President Bush's speech tonight on a "new way forward" in Iraq is an afterthought to failure. Its centerpiece proposals -- an escalation of 20,000 troops and a $1 billion infusion for reconstruction -- isn't too little, too late; it's chump change getting hurled at a raging fire. That some of that change is made up of American soldiers, many of whom will be sacrificed to a lost cause, makes Bush's "new way forward" one more example of desperation posing as policy. Democrats are right to oppose the escalation.

But neither congressional Democrats nor the American public -- only 26 percent of whom approve of Bush's Iraq policies in the latest Gallup poll, and 61 percent of whom oppose an escalation -- are voicing their opposition in more than courtly, noncommittal ways. Democrats are still scared of looking like they're undermining the commander in chief, or looking less than tough on terror. And unlike the Vietnam era, when conscription was the fuse to mass protests even as Richard Nixon was drawing down troops from Indochina, a majority of the public has no stake in the war as much as in the politics surrounding the war. There are few public protests. Mostly displeasure voiced to pollsters half-way between dinner and some prime-time TV.

Or, in tonight's case, on the way to yet another speech promising that this time, things will be different.

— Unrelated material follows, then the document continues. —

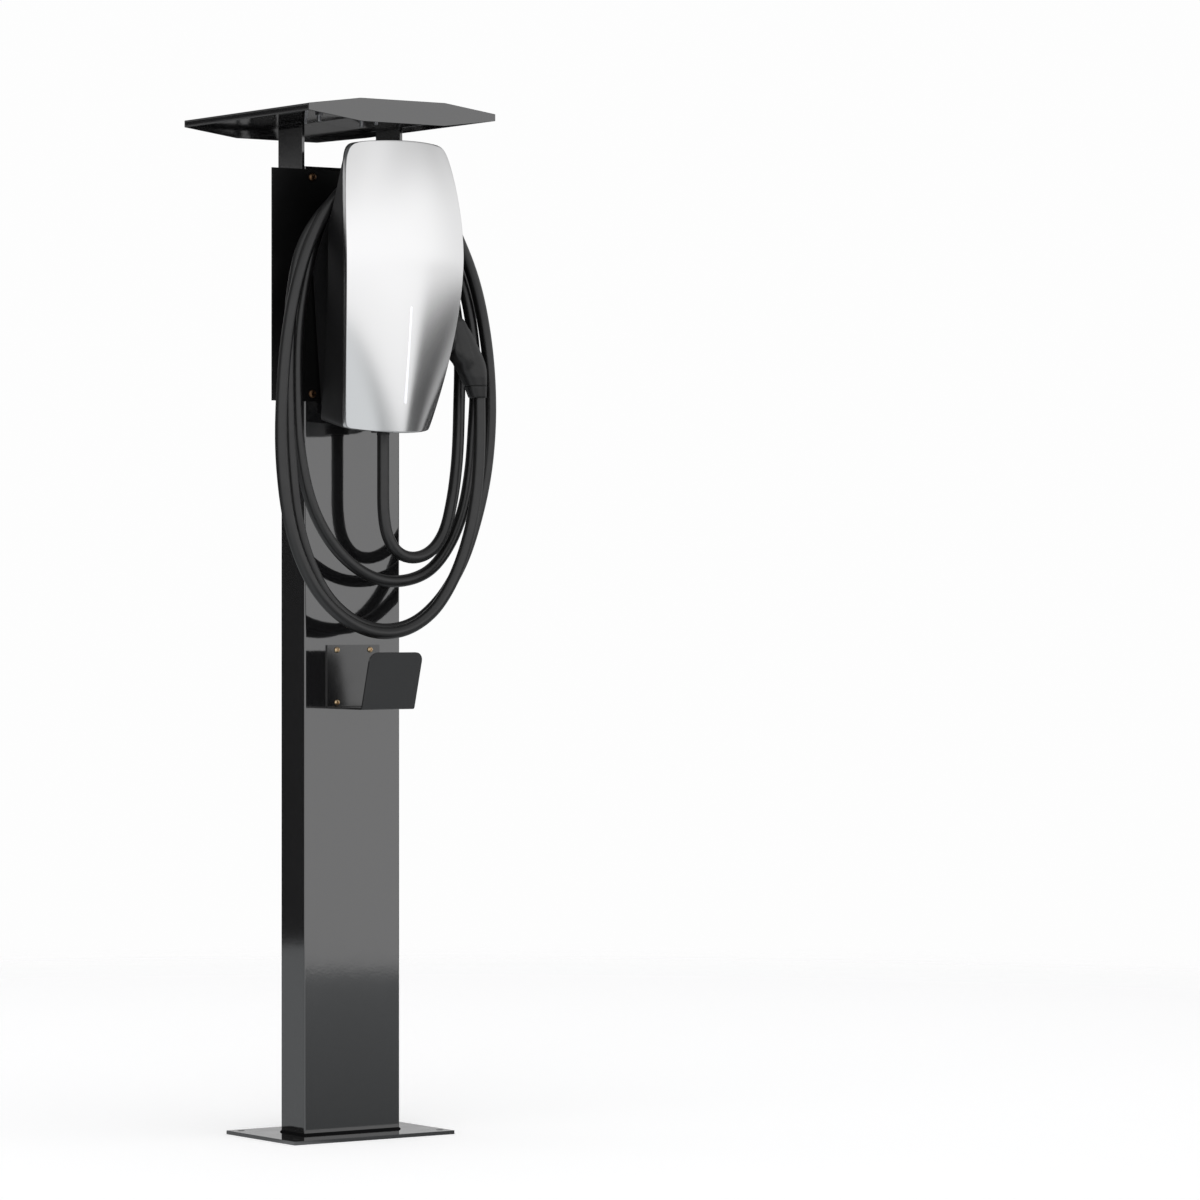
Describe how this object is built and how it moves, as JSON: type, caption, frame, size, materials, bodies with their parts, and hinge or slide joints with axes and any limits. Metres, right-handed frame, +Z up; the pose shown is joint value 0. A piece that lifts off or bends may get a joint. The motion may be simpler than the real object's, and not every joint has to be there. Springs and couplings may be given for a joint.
{
  "type": "ev charger pedestal",
  "caption": "Black steel pedestal with a folded roof, carrying a wall type car charging unit with its cable wound over it and a holster bracket below.",
  "frame": {"origin": "centre of the base plate's underside, at the mouth of the supply opening, on the floor", "axes": "+Z up along the column, -Y towards the front of the charging unit, +X to the right seen from the front"},
  "size_m": [0.3648, 0.3412, 1.3705],
  "materials": {
    "powder_coat": "gloss, fine orange peel",
    "brass_screw": "satin",
    "zinc_steel": "satin",
    "black_nylon": "matte",
    "housing_black": "satin",
    "cover_silver": "satin pearl",
    "light_lens": "translucent",
    "black_rubber": "matte",
    "cable_jacket": "satin",
    "connector_black": "fine texture",
    "button_black": "fine texture",
    "circuit_board": "satin",
    "terminal_green": "satin",
    "sensor_blue": "satin",
    "brass_spacer": "machined",
    "contact_metal": "plated"
  },
  "bodies": {
    "pedestal": {"base_plate": "powder_coat", "column": "powder_coat", "column_cap": "black_nylon", "rivet_nuts": "zinc_steel", "mount_plate": "powder_coat", "mount_plate_screws": "brass_screw", "roof_sheet": "powder_coat", "roof_front_panel": "powder_coat", "roof_rear_panel": "powder_coat", "roof_bracket": "powder_coat", "roof_bracket_screws": "zinc_steel", "roof_studs": "zinc_steel", "roof_washers": "black_nylon", "roof_nuts": "zinc_steel", "holster_bracket": "powder_coat", "holster_screws": "brass_screw", "cable_grommet": "black_rubber", "wall_bracket": "zinc_steel", "wall_bracket_screws": "zinc_steel", "rear_housing": "housing_black", "housing_screws": "zinc_steel", "front_cover": "cover_silver", "cover_seal": "black_rubber", "light_bar": "light_lens", "led_board": "circuit_board", "main_board": "circuit_board", "board_spacers": "brass_spacer", "board_screws": "zinc_steel", "relay": "black_nylon", "current_sensor": "sensor_blue", "terminal_block": "terminal_green", "controller_module": "zinc_steel", "cable_gland": "black_nylon", "gland_nut": "black_nylon", "cable_boot": "black_rubber", "connector_dock": "connector_black", "charging_cable": "cable_jacket", "connector_collar": "connector_black", "connector_shell_front": "connector_black", "connector_shell_rear": "connector_black", "shell_screws": "zinc_steel", "connector_nose": "connector_black", "contact_pins": "contact_metal", "button_spring": "zinc_steel"},
    "button": {"release_button": "button_black"}
  },
  "joints": [
    {"name": "button_press", "type": "slide", "parent": "pedestal", "child": "button", "axis": [-0.8281, 0, -0.5606], "range_m": [0, 0.0015], "stiffness_N_per_m": 500, "springref_m": -0.002, "deforming": ["button_spring"]}
  ]
}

Really? Baghdad is even now reeling from a troop "surge" that began with the second half of 2006 under the name of Operation Together Forward. Ostensibly led by the Iraqi government, Together Forward was a response to the degrading sectarian violence that gripped Baghdad following the Feb. 22 bombing of a Shiite shrine. Iraqi and coalition troops were increased by more than 10,000 in the capital city alone. A curfew was imposed in the city between 9 p.m. and 6 a.m. More than 32,000 combat patrols were conducted, door-to-door patrols included, netting some 400 insurgents and 43 weapons and ammunition caches, according to GlobalSecurity.org.

The results: The death toll from the Iraqi civil war more than tripled in those six months, from 5,640 killed in the first half of 2006 to 17,300 killed in the second half, according to the Iraqi Health Ministry. Most of those deaths were concentrated in Baghdad. Further making the point, Baghdad has been the scene of old-style urban warfare for the last four days as Iraqi and American troops have been clashing with Sunnis in a previously quiet part of town.

Bush's promise of more money for reconstruction is even more embarrassing. The $1 billion "extra" he proposes to spend on building schools and infrastructure over the next year is one-tenth the amount spent on the American occupation for a single month. The $1 billion is a fraction of the $28.9 billion appropriated for reconstruction and security between 2003 and 2006. The Congressional Research service found that the total amount was almost equal to the amount spent on German reconstruction between 1945 and 1952 (in inflation-adjusted dollars) and twice the amount spent on Japanese reconstruction. Yet Iraq is still a nation in ruins. Reconstruction efforts have been hobbled as much by non-existent security as by the corruption and cronyism at the heart of the U.S. Agency for International Development, which administers reconstruction in Iraq.

What's left for Bush is, as a headline on the front page of The News-Journal had it Tuesday, the fear factor: Without an escalation of troops and an open-ended commitment in Iraq, terror would migrate to the United States. It's the absurd restatement of Dwight Eisenhower's "falling domino principle" -- if Vietnam fell to communism, he claimed in 1954, it would be the "beginning of a disintegration that would have the most profound influences."

Eisenhower was wrong then. Bush is wrong now. He's not changing course. He's up to the same fear-inducing tricks and false pretenses he used to start the war. His smashed up credibility is old news, too. The American presence in Iraq is what's destabilizing the Middle East, not what's keeping it together. The new Democratic Congress can keep the objective on a phased withdrawal. Or it can enable Bush's latest ploys -- and look the clone of its Republican predecessor as more death warrants are signed to no end.